Oggi, l'obiettivo della pianificazione dovrà essere quello di concentrare gli sforzi su alcune priorità che servono a spazializzare gli interventi, "mettere a terra" risorse pubbliche e private quando e qualora disponibili con "un'azione etica ben strutturata" e trasparente (Piano per accordi), evitando che queste localizzazioni diventino coriandoli sparsi sul territorio.
Creare, quindi, coerenze, complementarietà tra territori, risorse e finanziamenti, condizioni per essere pronti a programmi europei, nazionali e regionali, definendo spazialmente ambiti di Riqualificazione, Trasformazione e Tutela.
L'urbanistica del 900 aveva, invece, l'ambizione di fare tutto e per sempre.
Nei fatti, come dice Carlo Gasparrini: "Si finiva per non fare nulla o solo dell'ordinaria amministrazione", correndo appreso a infinite varianti.
Ciò implica una nuova visione della struttura stessa della pianificazione con "regole urbanistiche sempre di più legate ai risultati attesi, alla coerenza tra piani (sovraordinati e di settore, aggiungo) e alla flessibilità nell'offerta localizzativa..." nonché in linea coi compiti attribuiti al Piano strutturale e a quelli operativi.
Pongo un'altra questione, non secondaria, su cui un auspicabile Programma integrato di valorizzazione per lo sviluppo del territorio potrebbe dare risposte.
Necessari interventi di trasformazione di valenza sovracomunale possono creare esternalità (positive ma spesso anche negative) sui territori e sulle popolazioni interessate: il caso dell'Alta Velocità e Capacità e l'esempio a noi più vicino.
Da questo punto di vista, nell'ottica di pianificare l'area vasta, credo che grande attenzione debba essere rivolta alla definizione di uno strumento di perequazione territoriale, finalizzato a ridistribuire e compensare i vantaggi e gli oneri sia di natura territoriale che ambientale derivanti dalle scelte effettuate con la formalizzazione di accordi tra gli enti locali interessati.
La perequazione territoriale, infatti, va intesa come modalità attuativa di previsioni e politiche o progetti di livello sovracomunale promossi anche dagli stessi comuni, garantendo un'equa ripartizione dei benefici e dei costi derivanti dalle scelte operate, realizzata anche attraverso la definizione di strumenti economico-finanziari e gestionali concordati dagli enti coinvolti.

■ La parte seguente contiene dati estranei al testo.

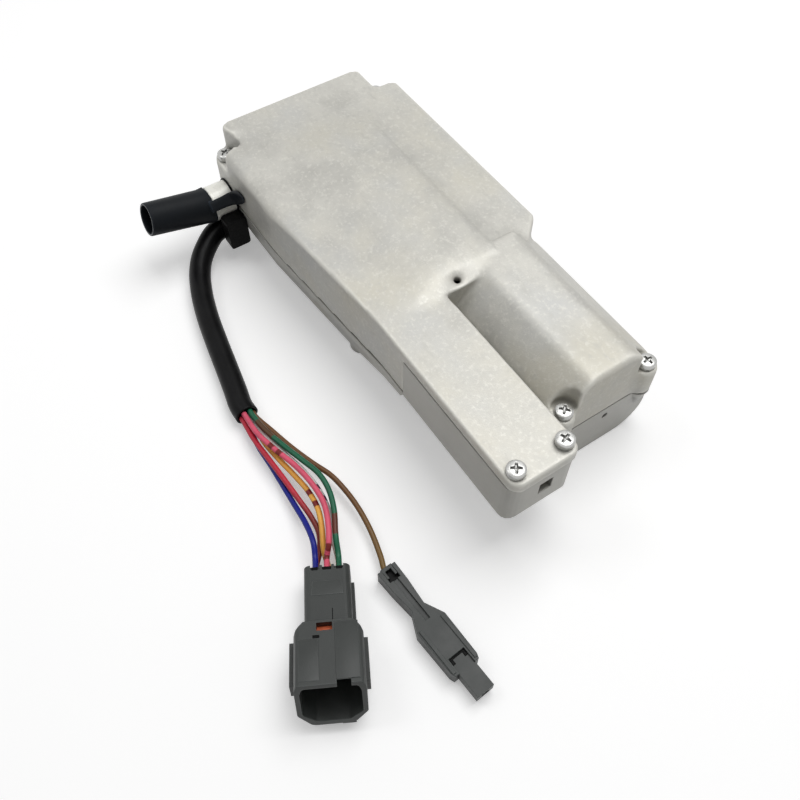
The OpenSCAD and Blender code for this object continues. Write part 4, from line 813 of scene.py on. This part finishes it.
# Plate with a chamfered top between two heights, its corners in the place's own millimetres
def plug_plate(bm, corners, z_low, z_high, inset=0.25, place=plug_point):
    mid = [sum(c[i] for c in corners) / len(corners) for i in (0, 1)]
    top = [(x + math.copysign(inset, mid[0] - x), y + math.copysign(inset, mid[1] - y)) for x, y in corners]
    layers = ((z_low, corners), (z_high - CHAMFER, corners), (z_high, top))
    made = grid(bm, [[Vector(place(x, y, z)) / 1000 for x, y in line] for z, line in layers])
    bm.faces.new(made[-1])
    bm.faces.new(made[0][::-1])


def box_corners(x0, x1, y0, y1):
    return [(x0, y0), (x1, y0), (x1, y1), (x0, y1)]


# Trim on the plug: a raised pad on its tail and low plates on its shroud, and dark plates as painted
# shade for the rear slots on its tail and a recess on its shroud, with a dark line on its tail
TAIL_TOP, SHROUD_TOP = 18.9, 22.5
bm = bmesh.new()
plug_plate(bm, [(7.2, -5.6), (13.5, -6.2), (13.5, 6.2), (7.2, 5.6)], TAIL_TOP - 0.3, TAIL_TOP + 0.2, 0.7)
plug_plate(bm, box_corners(27.4, 49.5, 2.4, 10.8), SHROUD_TOP - 0.4, SHROUD_TOP + 0.3)
plug_plate(bm, box_corners(33.5, 49.5, -10.8, -3.4), SHROUD_TOP - 0.4, SHROUD_TOP + 0.16)
trim = link("plug_trim", bm, "plug_grey", "housing", 30)
# Dark plates: painted shade for the rear slots and the recess, and a dark line
bm = bmesh.new()
plug_plate(bm, box_corners(32.0, 33.3, -5.6, -3.0), SHROUD_TOP - 0.2, SHROUD_TOP + 0.06, 0.1)
plug_plate(bm, box_corners(19.32, 25.98, 1.88, 1.52), TAIL_TOP - 0.2, TAIL_TOP + 0.05, 0.054)
for low, high in ((-5.9, -3.4), (-1.6, 1.8), (3.6, 6.1)):
    plug_plate(bm, box_corners(0.9, 2.4, low, high), TAIL_TOP - 0.3, TAIL_TOP + 0.05, 0.12)
marks = link("plug_recess_shade", bm, "grommet", "housing", 30)
plug_parts += [trim, marks]

# Trim on the tab connector: a bar over the lead's entry, and dark plates as painted shade in the
# hollows behind it and round the nose
TAB_AT, TAB_YAW = (151.3, -86.6), math.radians(4.5)


def tab_point(x, y, z):
    return (TAB_AT[0] + x * math.cos(TAB_YAW) - y * math.sin(TAB_YAW),
            TAB_AT[1] + x * math.sin(TAB_YAW) + y * math.cos(TAB_YAW), z)


bm = bmesh.new()
plug_plate(bm, box_corners(-0.5, 1.1, -2.6, 2.6), 5.7, 8.0, 0.2, tab_point)
for side in (-1, 1):
    low, high = sorted((side * 1.35, side * 2.5))
    plug_plate(bm, box_corners(1.0, 4.2, low, high), 5.4, 7.9, 0.2, tab_point)
tab_trim = link("tab_trim", bm, "plug_grey", "housing", 30)
# Dark plates: painted shade in the hollows behind the bar and round the nose
bm = bmesh.new()
plug_plate(bm, box_corners(1.0, 5.95, -2.45, 2.45), 5.4, 5.9, 0.1, tab_point)
plug_plate(bm, box_corners(42.6, 43.5, -3.65, 3.65), 7.1, 7.32, 0.1, tab_point)
for side in (-1, 1):
    low, high = sorted((side * 2.2, side * 3.65))
    plug_plate(bm, box_corners(43.4, 45.4, low, high), 7.1, 7.3, 0.1, tab_point)
tab_shade_plates = link("tab_hollow_shade", bm, "grommet", "housing", 30)
tab_parts += [tab_trim, tab_shade_plates]


# 1 for the rays of the camera, of reflections and through clear parts, 0 for those that light
def seen_directly(tree):
    lp = tree.nodes.new("ShaderNodeLightPath")
    total = math_node(tree, "ADD", lp.outputs["Is Camera Ray"], lp.outputs["Is Glossy Ray"])
    node = tree.nodes.new("ShaderNodeMath")
    node.operation = "ADD"
    node.use_clamp = True
    tree.links.new(total, node.inputs[0])
    tree.links.new(lp.outputs["Is Transmission Ray"], node.inputs[1])
    return node.outputs[0]


# Floor and world: white to the camera and in metal, softer as light, with the shadow kept. The
# floor glows more from GLOW_FROM to GLOW_TO metres off the origin, which hides its far edge
FLOOR_HALF = 4
GLOW_FROM, GLOW_TO = 0.4, 1.3

floor_mesh = bpy.data.meshes.new("floor")
bm = bmesh.new()
bmesh.ops.create_grid(bm, x_segments=1, y_segments=1, size=FLOOR_HALF)
bm.to_mesh(floor_mesh)
bm.free()
floor = bpy.data.objects.new("floor", floor_mesh)
floor.location = (0.05, 0, -0.0002)
scene.collection.objects.link(floor)
floor_mat, tree, bsdf = new_material("floor")
bsdf.inputs["Base Color"].default_value = (0.4, 0.4, 0.4, 1)
bsdf.inputs["Roughness"].default_value = 0.9
bsdf.inputs["Specular IOR Level"].default_value = 0.1
shown = tree.nodes.new("ShaderNodeBsdfDiffuse")
shown.inputs["Color"].default_value = (0.95, 0.95, 0.95, 1)
glow = tree.nodes.new("ShaderNodeEmission")
away = tree.nodes.new("ShaderNodeVectorMath")
away.operation = "LENGTH"
tree.links.new(tree.nodes.new("ShaderNodeNewGeometry").outputs["Position"], away.inputs[0])
brighter = remap(tree, away.outputs["Value"], GLOW_FROM, GLOW_TO, 0.31, 0.8)
tree.links.new(brighter, glow.inputs["Strength"])
both = tree.nodes.new("ShaderNodeAddShader")
pick = tree.nodes.new("ShaderNodeMixShader")
tree.links.new(shown.outputs[0], both.inputs[0])
tree.links.new(glow.outputs[0], both.inputs[1])
tree.links.new(seen_directly(tree), pick.inputs[0])
tree.links.new(bsdf.outputs[0], pick.inputs[1])
tree.links.new(both.outputs[0], pick.inputs[2])
surface_out = next(n for n in tree.nodes if n.type == "OUTPUT_MATERIAL")
tree.links.new(pick.outputs[0], surface_out.inputs[0])
floor_mesh.materials.append(floor_mat)

world = bpy.data.worlds.new("world")
scene.world = world
world.use_nodes = True
tree = world.node_tree
tree.nodes.clear()
out = tree.nodes.new("ShaderNodeOutputWorld")
light, white = (tree.nodes.new("ShaderNodeBackground") for _ in range(2))
for node, strength in ((light, 0.26), (white, 1.0)):
    node.inputs[0].default_value = (1, 1, 1, 1)
    node.inputs[1].default_value = strength
pick = tree.nodes.new("ShaderNodeMixShader")
tree.links.new(seen_directly(tree), pick.inputs[0])
tree.links.new(light.outputs[0], pick.inputs[1])
tree.links.new(white.outputs[0], pick.inputs[2])
tree.links.new(pick.outputs[0], out.inputs[0])


# Lamp aimed at a point
def area(name, loc, target, size, energy):
    d = bpy.data.lights.new(name, "AREA")
    d.shape = "RECTANGLE"
    d.size, d.size_y = size
    d.energy = energy
    o = bpy.data.objects.new(name, d)
    o.location = loc
    o.rotation_euler = (Vector(target) - Vector(loc)).to_track_quat("-Z", "Y").to_euler()
    scene.collection.objects.link(o)


LIT_POINT = (0.05, 0, 0)
area("key", (0.0, 0.34, 1.12), LIT_POINT, size=(0.8, 0.8), energy=7.2)
area("side", (-0.42, -0.5, 1.05), LIT_POINT, size=(0.4, 0.4), energy=1.3)

scene.view_settings.view_transform = "Standard"
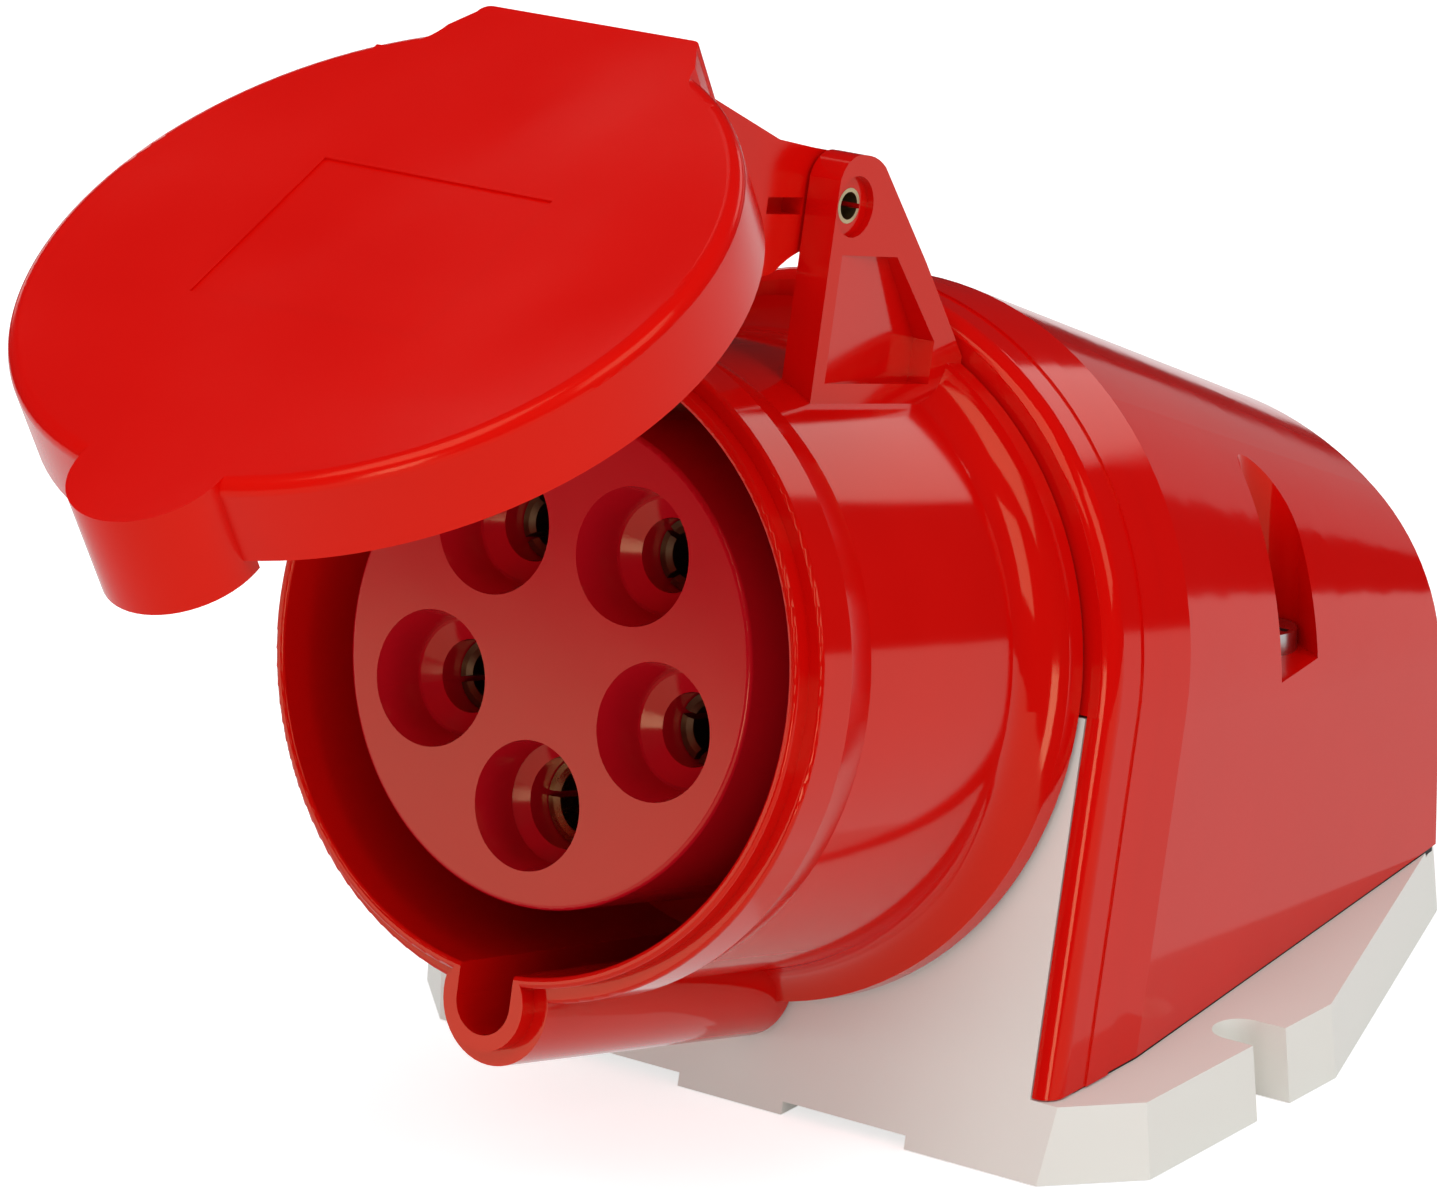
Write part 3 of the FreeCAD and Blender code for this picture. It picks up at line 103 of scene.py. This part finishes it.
# Grip ribs on the dome of the gland's nut, in metres: how deep their middle line lies in it, how far past the
# dome's foot they start, and how far the dome closes in and swells out
RIB_COUNT = 24
RIB_RADIUS = 0.0005
RIB_SIDES = 8
RIB_STEPS = 10
RIB_DEPTH = 0.0004
RIB_START = 0.0001
DOME_SHARE = 0.4
DOME_CLOSING = 0.0049
DOME_SWELL = 0.00048


class Tree:
    """The node tree of one material, group or world, and the one way to add a node to it."""

    def __init__(self, owner):
        self.tree = owner if isinstance(owner, bpy.types.NodeTree) else owner.node_tree
        self.tree.nodes.clear()

    def node(self, kind, settings=None, **inputs):
        """Add a node: its settings first, then values or links for its sockets. A socket is called by its
        name, with _ for a space, or by its place, such as i0 for the first."""
        item = self.tree.nodes.new(kind)
        for name, value in (settings or {}).items():
            setattr(item, name, value)
        for name, value in inputs.items():
            by_place = name[0] == "i" and name[1:].isdigit()
            self.feed(item.inputs[int(name[1:]) if by_place else name.replace("_", " ")], value)
        return item

    def feed(self, socket, value):
        """Link a signal or an output to a socket, or set its value."""
        if isinstance(value, Signal):
            self.tree.links.new(value.socket, socket)
        elif isinstance(value, bpy.types.NodeSocket):
            self.tree.links.new(value, socket)
        else:
            socket.default_value = value

    def signal(self, kind, output, settings=None, **inputs):
        """Add a node and return one of its outputs as a signal."""
        return Signal(self, self.node(kind, settings, **inputs).outputs[output])


class Signal:
    """One value in a tree. Sums, products and quotients of signals add Math nodes."""

    def __init__(self, tree, socket):
        self.tree = tree
        self.socket = socket

    def math(self, operation, first, second, **more):
        return self.tree.signal("ShaderNodeMath", 0, {"operation": operation, **more}, i0=first, i1=second)

    def __add__(self, other):
        return self.math("ADD", self, other)

    def __radd__(self, other):
        return self.math("ADD", other, self)

    def __sub__(self, other):
        return self.math("SUBTRACT", self, other)

    def __rsub__(self, other):
        return self.math("SUBTRACT", other, self)

    def __mul__(self, other):
        return self.math("MULTIPLY", self, other)

    def __rmul__(self, other):
        return self.math("MULTIPLY", other, self)

    def __truediv__(self, other):
        return self.math("DIVIDE", self, other)

    def __rtruediv__(self, other):
        return self.math("DIVIDE", other, self)

    def clamped(self):
        """The signal, kept between 0 and 1."""
        return self.math("ADD", self, 0.0, use_clamp=True)

    def sharpened(self, contrast):
        """The signal, spread about its middle and kept between 0 and 1."""
        return (self * contrast + 0.5 * (1 - contrast)).clamped()

    def swing(self, amount):
        """The signal's departure from its middle, times an amount."""
        return (self - 0.5) * amount


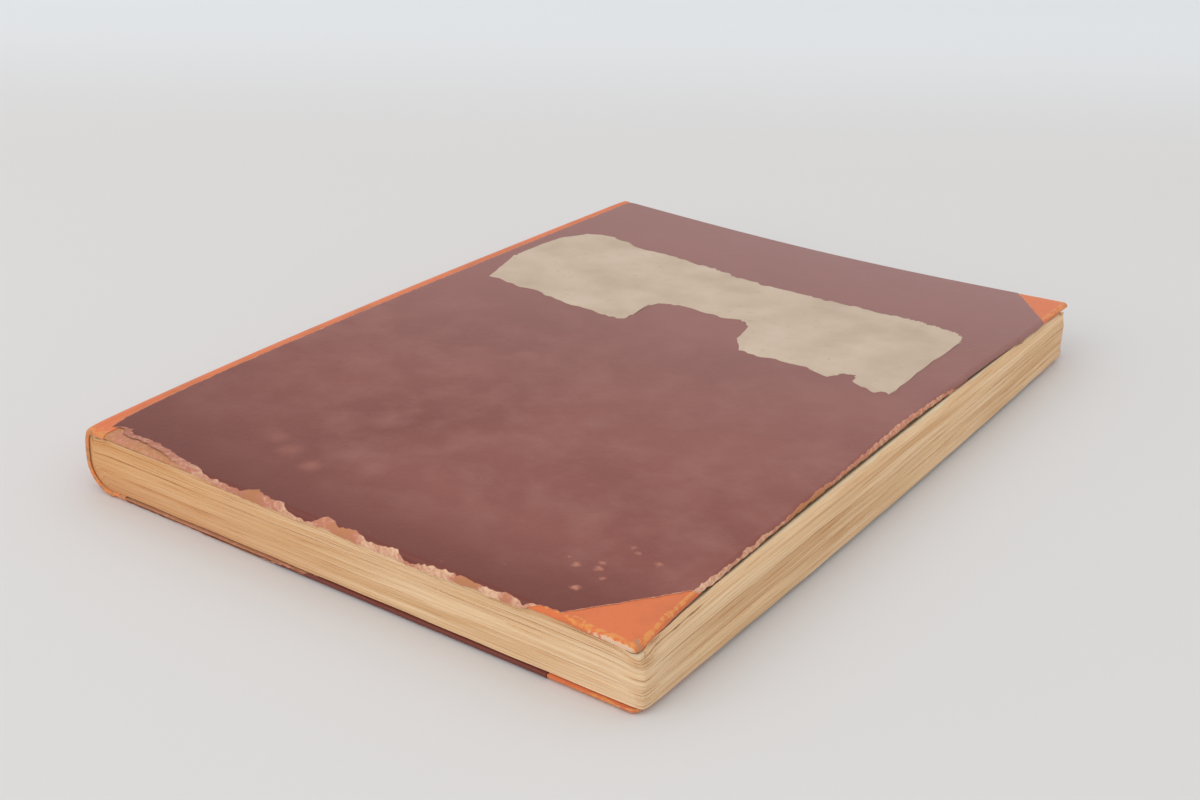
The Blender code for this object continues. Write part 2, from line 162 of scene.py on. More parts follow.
class BookColours(bpy.types.PropertyGroup):
    """Colours of the book's stuffs."""

    maroon: colour_property("Maroon", "Side paper", "#8B4C42")
    # Used for the paper's clouds, its darker tail and the painted shade by the spine's tail end
    maroon_dark: colour_property("Dark maroon", "Side paper where it is grimy", "#6B3026")
    # Also the colour of the painted shade on torn rims by the spine's tail end
    maroon_light: colour_property("Light maroon", "Side paper where it is rubbed", "#98635A")
    # Painted sheen: the greyer maroon that the side paper takes towards the head
    maroon_painted_sheen: colour_property("Faded maroon", "Side paper faded towards the head", "#996D67")
    core: colour_property("Torn core", "Fibres of the side paper where it is torn", "#C27F69")
    core_pale: colour_property("Pale core", "Whitish fibres in a tear", "#E0B797")
    orange: colour_property("Orange", "Book cloth", "#E0733C")
    orange_deep: colour_property("Deep orange", "Book cloth where it is grimy", "#B9602F")
    orange_worn: colour_property("Worn orange", "Threads laid bare along the edges", "#E59248")
    orange_chalk: colour_property("Chalky orange", "Starch left where the orange is rubbed off", "#E2BC9C")
    board: colour_property("Board", "Bare strawboard", "#BA7F58")
    leaf: colour_property("Leaf edge", "Toned edges of the leaves", "#E6C49B")
    leaf_warm: colour_property("Warm leaf edge", "Edges browned near the spine", "#D3985C")
    leaf_dark: colour_property("Dark leaf edge", "Darker bands of the edges", "#CFA476")
    leaf_pale: colour_property("Pale leaf edge", "Paler bands of the edges", "#F2DFC0")
    endpaper: colour_property("Endpaper", "Pastedowns and fly leaves", "#D9C9A8")
    label: colour_property("Label", "Torn label", "#CDB9A5")
    label_stain: colour_property("Label stain", "Foxing of the label", "#B7A28B")
    table: colour_property("Table", "Pale floor", "#DAD8D7")
    # Painted light: the table pales into this colour towards the back, standing in for brighter light there
    backdrop: colour_property("Backdrop", "Paler ground behind the table", "#E4E7EA")


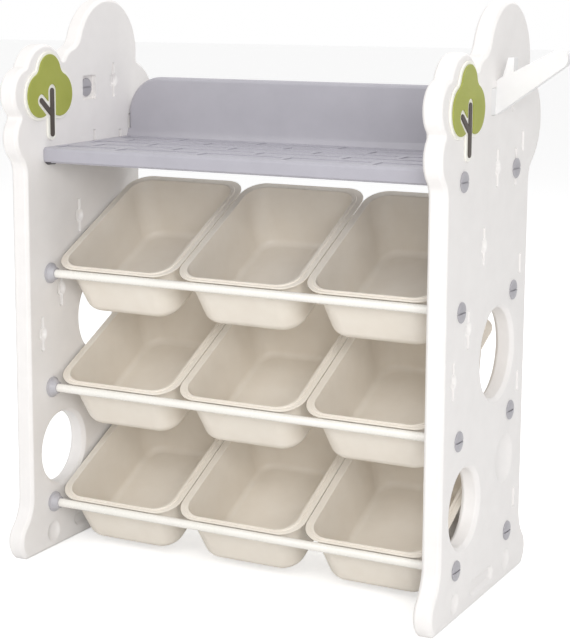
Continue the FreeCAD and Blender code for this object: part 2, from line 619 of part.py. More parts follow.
# ---------------------------------------------------------------- the whole object
def build():
    """Every node by name, in the modelling frame."""
    backings, crowns, trunks = tree_badges()
    nodes = {
        "left_side_panel": side_panel(-HALF_WIDTH),
        "right_side_panel": side_panel(INNER_FACE),
        "shelf_tray": shelf_tray(),
        "shelf_back_board": back_board(),
        "shelf_front_tube": tube(FRONT_TUBE_Y, SHELF_TUBE_Z),
        "shelf_rear_tube": tube(REAR_TUBE_Y, SHELF_TUBE_Z),
        "hanger_arm": hanger_arm(),
        "recess_caps": recess_caps(),
        "tree_backings": backings,
        "tree_crowns": crowns,
        "tree_trunks": trunks,
    }
    for name, z in zip(ROW_NAMES, ROW_Z):
        nodes[name + "_front_tube"] = tube(FRONT_TUBE_Y, z)
        nodes[name + "_rear_tube"] = tube(REAR_TUBE_Y, z)
    for name, side in SIDES:
        nodes[name + "_tube_collars"] = side_collars(side)
        nodes[name + "_screw_caps"] = side_caps(side)
    level = bin_solid()
    for row, row_z in zip(ROW_NAMES, ROW_Z):
        for column, place in zip(COLUMN_NAMES, (-1, 0, 1)):
            nodes["bin_" + row + "_" + column] = placed_bin(level, place, row_z)
    return nodes


def write(nodes):
    """Shift everything so the origin is at the bottom centre, and write one file per node."""
    os.makedirs("parts", exist_ok=True)
    box = Part.makeCompound(list(nodes.values())).optimalBoundingBox()
    shift = Vector(-(box.XMin + box.XMax) / 2.0, -(box.YMin + box.YMax) / 2.0, -box.ZMin)
    print("size %.2f x %.2f x %.2f mm" % (box.XLength, box.YLength, box.ZLength))
    print("shift %.3f %.3f %.3f" % (shift.x, shift.y, shift.z))
    for name, shape in nodes.items():
        moved = shape.copy()
        moved.translate(shift)
        moved.exportStep("parts/" + name + ".step")
        if not shape.isValid():
            print("not valid:", name)


write(build())
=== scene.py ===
"""Looks of the toy storage organizer: moulded plastics, enamelled tubes, camera and studio."""

import logging
import math
from dataclasses import dataclass
from enum import Enum
from typing import Any, Callable, Sequence

import bmesh
import bpy
from mathutils import Matrix, Vector


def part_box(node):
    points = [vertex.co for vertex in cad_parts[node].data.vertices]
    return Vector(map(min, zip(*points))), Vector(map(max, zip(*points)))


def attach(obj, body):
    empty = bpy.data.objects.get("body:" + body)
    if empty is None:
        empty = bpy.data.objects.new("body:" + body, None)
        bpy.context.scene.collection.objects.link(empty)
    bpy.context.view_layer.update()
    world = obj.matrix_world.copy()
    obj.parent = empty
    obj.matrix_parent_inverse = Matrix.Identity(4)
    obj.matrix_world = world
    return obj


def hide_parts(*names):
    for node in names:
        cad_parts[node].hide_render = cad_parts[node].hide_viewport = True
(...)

Si tratta, quindi, anche in questo caso di un nuovo "paradigma" che vede l'idea della Città policentrica come obiettivo da perseguire per favorire sia processi di "solidarietà e contrasto alle diseguaglianze" che per "ricomporre uno spirito di comunità" nel territorio interessato.
Per cui mi chiedo: Se mettiamo insieme questo nuovo quadro anche e soprattutto in previsione della ridefinizione del Piano Territoriale di Coordinamento Provinciale (Ptcp), potrebbe essere un Masterplan intercomunale la sua cornice?
Uno strumento prodromico di un Piano Strutturale intercomunale, lasciando alle singole "municipalità" l'onere successivo della stesura dei singoli spezzoni di Programma Operativo di Rigenerazione urbana?
E' utopia? Potrebbe essere questa l'idea di una Città di Comuni?"